Like Farage your resignation is not accepted, sorry but you can't leave.

http://ecx.images-amazon.com/images/I/615Ib4tVohL._SL1150_.jpg


----------



## Jimhunterj4 (May 21, 2015)

I enjoy reading your posts too obanboy, don't chuck it because because of a difference of opinion, 
Need a good balance of patter on here mate, if everyone was perfect on here it would be a boring forum..
Stick with it man


----------



## antiqueman (May 21, 2015)

*Leave*

If you leave and I see you I will put a note under your wiper at 3 AM:sleep-027:


----------



## Obanboy666 (May 21, 2015)

Yes, I had my silly head on again !

Probably to do with not having a fag for 7 whole days believe it or not after 42 years of smoking. As suggested will leave my pen and paper at home when I next venture out lol !

Only problem is In another moment of madness I cancelled my PayPal payment for the forum so will have to have a word with admin.


----------



## n brown (May 21, 2015)

i did something similar ! welcome home


----------



## mossypossy (May 21, 2015)

Better than Eastenders this was

It's a bloody forum, comprised of people with different brains

People scoffed at my carpet........they are all dealt with now though......mwahaha


----------



## hurricane (May 21, 2015)

Obanboy666 said:


> Yes, I had my silly head on again !
> 
> Probably to do with not having a fag for 7 whole days believe it or not after 42 years of smoking.
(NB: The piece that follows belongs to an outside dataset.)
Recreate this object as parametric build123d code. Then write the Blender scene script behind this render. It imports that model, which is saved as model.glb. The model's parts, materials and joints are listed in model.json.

As suggested will leave my pen and paper at home when I next venture out lol !
> 
> Only problem is In another moment of madness I cancelled my PayPal payment for the forum so will have to have a word with admin.



Good to have you back with us mate. I do enjoy your posts. :camper::cheers::have fun:


----------



## antiqueman (May 21, 2015)

*welcome*



Obanboy666 said:


> Yes, I had my silly head on again !
> 
> Probably to do with not having a fag for 7 whole days believe it or not after 42 years of smoking. As suggested will leave my pen and paper at home when I next venture out lol !
> 
> Only problem is In another moment of madness I cancelled my PayPal payment for the forum so will have to have a word with admin.
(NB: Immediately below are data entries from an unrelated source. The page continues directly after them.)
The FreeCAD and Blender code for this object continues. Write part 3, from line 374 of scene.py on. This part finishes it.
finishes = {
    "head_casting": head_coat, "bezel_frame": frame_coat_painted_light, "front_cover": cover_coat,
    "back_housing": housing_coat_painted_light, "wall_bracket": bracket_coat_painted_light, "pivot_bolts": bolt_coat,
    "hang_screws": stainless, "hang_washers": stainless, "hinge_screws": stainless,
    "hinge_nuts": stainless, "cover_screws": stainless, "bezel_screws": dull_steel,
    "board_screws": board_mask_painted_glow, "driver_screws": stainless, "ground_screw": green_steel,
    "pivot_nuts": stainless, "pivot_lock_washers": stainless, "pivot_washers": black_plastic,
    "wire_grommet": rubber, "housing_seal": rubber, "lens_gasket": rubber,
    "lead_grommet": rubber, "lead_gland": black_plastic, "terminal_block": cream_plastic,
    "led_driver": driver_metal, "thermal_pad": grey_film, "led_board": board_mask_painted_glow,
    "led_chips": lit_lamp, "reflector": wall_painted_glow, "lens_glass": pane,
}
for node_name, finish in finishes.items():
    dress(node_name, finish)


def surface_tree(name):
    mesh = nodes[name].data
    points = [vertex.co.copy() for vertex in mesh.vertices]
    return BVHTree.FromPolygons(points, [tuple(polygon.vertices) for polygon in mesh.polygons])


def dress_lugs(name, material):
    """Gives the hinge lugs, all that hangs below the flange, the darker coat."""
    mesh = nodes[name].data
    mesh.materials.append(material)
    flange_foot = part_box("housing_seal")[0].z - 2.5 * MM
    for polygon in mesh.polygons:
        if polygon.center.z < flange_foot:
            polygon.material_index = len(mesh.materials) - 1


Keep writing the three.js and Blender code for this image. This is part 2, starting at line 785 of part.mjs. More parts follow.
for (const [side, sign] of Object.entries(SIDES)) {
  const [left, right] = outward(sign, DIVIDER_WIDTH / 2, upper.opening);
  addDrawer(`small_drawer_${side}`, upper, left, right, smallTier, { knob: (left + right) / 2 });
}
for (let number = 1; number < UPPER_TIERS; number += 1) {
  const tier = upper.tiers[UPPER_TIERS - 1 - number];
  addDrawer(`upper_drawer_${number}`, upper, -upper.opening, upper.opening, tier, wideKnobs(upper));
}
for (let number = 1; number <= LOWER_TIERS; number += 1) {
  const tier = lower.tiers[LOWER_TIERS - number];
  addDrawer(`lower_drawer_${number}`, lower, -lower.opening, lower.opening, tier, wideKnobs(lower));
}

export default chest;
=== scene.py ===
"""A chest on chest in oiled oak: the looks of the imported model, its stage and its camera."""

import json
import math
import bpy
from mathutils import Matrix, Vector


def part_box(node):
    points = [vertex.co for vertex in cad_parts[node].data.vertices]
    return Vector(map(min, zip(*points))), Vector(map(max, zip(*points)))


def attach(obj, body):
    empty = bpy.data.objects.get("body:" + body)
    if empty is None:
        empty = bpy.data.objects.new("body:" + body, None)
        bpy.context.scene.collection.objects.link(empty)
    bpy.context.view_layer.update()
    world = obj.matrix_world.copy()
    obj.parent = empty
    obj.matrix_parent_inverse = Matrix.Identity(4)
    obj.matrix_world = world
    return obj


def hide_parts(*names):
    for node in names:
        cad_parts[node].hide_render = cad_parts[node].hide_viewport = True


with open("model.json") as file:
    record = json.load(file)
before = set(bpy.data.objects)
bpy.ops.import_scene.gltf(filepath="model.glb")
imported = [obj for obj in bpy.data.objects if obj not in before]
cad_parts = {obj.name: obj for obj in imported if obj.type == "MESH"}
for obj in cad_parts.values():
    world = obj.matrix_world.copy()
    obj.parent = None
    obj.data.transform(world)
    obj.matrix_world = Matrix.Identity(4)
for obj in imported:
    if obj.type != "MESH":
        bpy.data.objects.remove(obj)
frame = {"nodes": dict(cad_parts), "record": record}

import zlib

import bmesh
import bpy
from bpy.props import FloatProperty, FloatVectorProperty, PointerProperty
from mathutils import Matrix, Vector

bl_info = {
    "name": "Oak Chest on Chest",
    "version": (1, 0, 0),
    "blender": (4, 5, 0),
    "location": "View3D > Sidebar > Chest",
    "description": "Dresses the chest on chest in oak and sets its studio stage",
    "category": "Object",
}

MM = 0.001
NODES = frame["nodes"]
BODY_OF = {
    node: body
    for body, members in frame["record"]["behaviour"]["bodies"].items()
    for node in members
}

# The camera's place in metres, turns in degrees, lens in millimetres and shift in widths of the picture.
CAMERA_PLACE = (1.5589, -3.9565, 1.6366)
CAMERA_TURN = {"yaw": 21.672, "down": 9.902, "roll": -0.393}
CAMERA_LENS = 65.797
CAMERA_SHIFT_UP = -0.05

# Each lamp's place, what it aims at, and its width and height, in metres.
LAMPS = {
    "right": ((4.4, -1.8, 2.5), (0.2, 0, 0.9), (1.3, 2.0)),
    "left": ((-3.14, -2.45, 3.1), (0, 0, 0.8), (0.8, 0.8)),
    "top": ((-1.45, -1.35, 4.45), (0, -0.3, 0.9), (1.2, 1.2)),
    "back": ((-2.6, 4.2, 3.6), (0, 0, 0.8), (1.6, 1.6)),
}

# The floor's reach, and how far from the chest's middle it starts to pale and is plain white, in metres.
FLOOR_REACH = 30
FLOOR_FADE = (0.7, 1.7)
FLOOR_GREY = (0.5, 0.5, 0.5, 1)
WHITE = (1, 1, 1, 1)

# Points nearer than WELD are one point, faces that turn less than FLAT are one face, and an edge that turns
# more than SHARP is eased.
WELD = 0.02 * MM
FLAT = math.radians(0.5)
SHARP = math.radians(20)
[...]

Back 7 days is good, keep at it.


----------



## Brochloon (May 21, 2015)

Obanboy666 said:


> Stopped off at Cowgreen reservoir last night on route to Cumbria.
> There was one other motorhome but didn't notice a 'W' sticker and they were out and about so never spoke to them.
> I made a point of parking in another area away from them, there is 4 gravelled areas.
> 5.50 am this morning my dog started barking so dragged myself out of bed to investigate. A Bird watcher had arrived and parked his car 8 feet from my motorhome !
> ...



It's ar-eholes like you that us a bad name. Guy was properly entitled to park where he chose you were not !


----------



## SiobhanBAA (May 21, 2015)

If a true noob can offer an opinion - I think he was originally saying that it was the equivalent to sitting on an empty bus and the next person who gets on decides to sit next to you - not in the 50 other seats available. It's not that he didn't HAVE THE RIGHT, it's just weird and annoying. That's all.


----------



## n brown (May 21, 2015)

SiobhanBAA said:


> If a true noob can offer an opinion - I think he was originally saying that it was the equivalent to sitting on an empty bus and the next person who gets on decides to sit next to you - not in the 50 other seats available. It's not that he didn't HAVE THE RIGHT, it's just weird and annoying. That's all.
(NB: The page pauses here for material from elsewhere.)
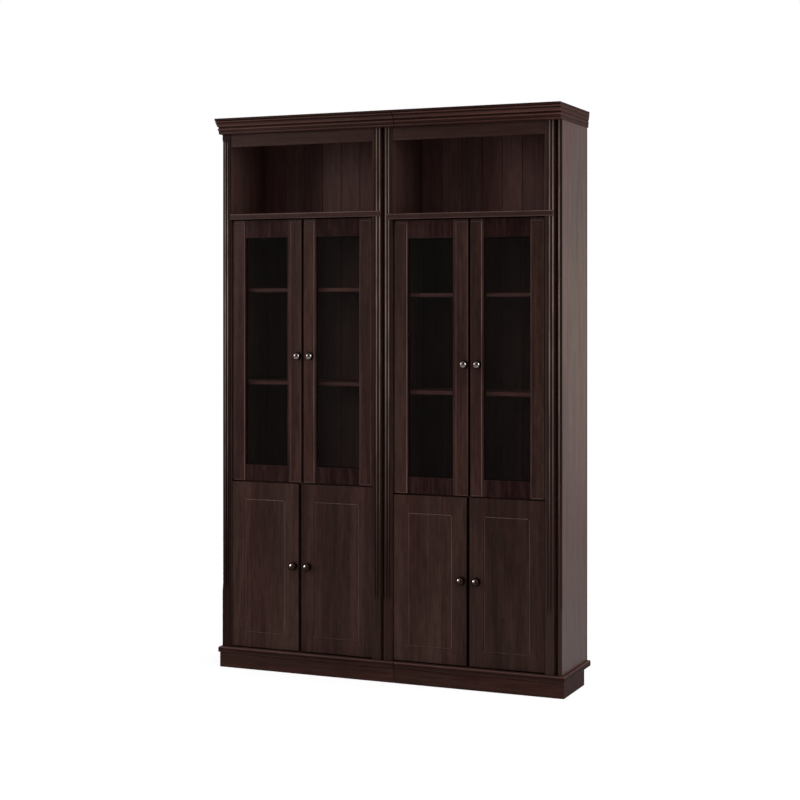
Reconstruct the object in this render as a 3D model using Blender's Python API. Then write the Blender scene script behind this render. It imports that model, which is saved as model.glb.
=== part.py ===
"""Tall two-bay bookcase wall in dark stained pine.

Each bay has an open niche at the top, a pair of glazed doors and a pair of lower panelled doors.
The bays share the double upright in the middle. All sizes are in metres, +Z is up, the doors face -Y,
and the origin is the bottom centre of the whole piece.
"""

import math
from collections import namedtuple

import bmesh
import bpy

# Overall size and the gap left between touching pieces
TOTAL_HEIGHT = 2.200
BODY_DEPTH = 0.310
BACK_THICKNESS = 0.0117
GAP = 0.0003

# Widths across the front, from the left end to the right end
LEFT_POST = 0.036
LEFT_OPENING = 0.6255
RIGHT_OPENING = 0.620
REEDED_WIDTH = 0.034
CENTRE_SLOT = 0.013
RIGHT_SLOT = 0.016
END_EDGE = 0.015

# Half of the open seam between the two bays' mouldings
HALF_SEAM = 0.0014

# Crown moulding, top board and frieze
CORNICE_HEIGHT = 0.061
CORNICE_OVERHANG = 0.050
CORNICE_SIDE_SHARE = 0.18
CORNICE_SEAM_OFFSET = 0.020
TOP_THICKNESS = 0.018
TOP_DROP = 0.001
FRIEZE_BOTTOM = 2.088
FRIEZE_SETBACK = 0.003
FRIEZE_THICKNESS = 0.018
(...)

i get your point, but i don't see it like that. if the guy was a twitcher, he probably used the car park often,and parked in the same place he normally parked, because it was convenient for him. i doubt the fact that there was a m/home parked nearby even entered his consciousness -why would it? it's just a vehicle ! he would have just grabbed his stuff out the boot,and continued his mission.
this thread is more about paranoia and perception of imagined offence-we all need to step back,get off the defensive ,and see things a bit more realistically


----------



## n brown (May 22, 2015)

runnach said:


> Or maybe he did see MH, did not like the fact MH parked for free on his patch, then car owner do his best to disturb by slamming door and boot.
> 
> I have the T-shirt without our dog barking, where I sneaked a peek to find sniggering A-holes hell bent to annoy you!


 nah, can't see it that way. he'd have to be pretty dumbo to deliberately upset a complete stranger, then leave a valuable asset unprotected against any retaliation ! it's not like some little scrotes blowing their horns or egging the windscreen then legging it


----------



## SiobhanBAA (May 22, 2015)

n brown said:


> i get your point, but i don't see it like that. if the guy was a twitcher, he probably used the car park often,and parked in the same place he normally parked, because it was convenient for him. i doubt the fact that there was a m/home parked nearby even entered his consciousness -why would it? it's just a vehicle ! he would have just grabbed his stuff out the boot,and continued his mission.
> this thread is more about paranoia and perception of imagined offence-we all need to step back,get off the defensive ,and see things a bit more realistically



So, to back back to my example; if you got on a bus and there was a seat you always sat in, but the only person on the bus is sitting there, would you go and sit next to them? Or would you pick another spot so you (and they) had more elbow room, therefore more peace and quiet...?


----------



## n brown (May 22, 2015)

but it's a big car park and the car was 8 foot away .i just wouldn't have noticed a door slamming in a car park,it's normal


----------



## SiobhanBAA (May 22, 2015)

n brown said:


> but it's a big car park and the car was 8 foot away .i just wouldn't have noticed a door slamming in a car park,it's normal



That doesn't really answer the question... would you sit next to the only person on the bus, just because it's where you usually sit...?


----------



## n brown (May 22, 2015)

sod this ,i'm off to bed


----------



## SiobhanBAA (May 22, 2015)

n brown said:


> sod this ,i'm off to bed



.........no?


----------



## SiobhanBAA (May 22, 2015)

Sparks said:


> And if the regular DID sit next to you on an empty bus, would you put a note in his top pocket telling him he was an a**shole?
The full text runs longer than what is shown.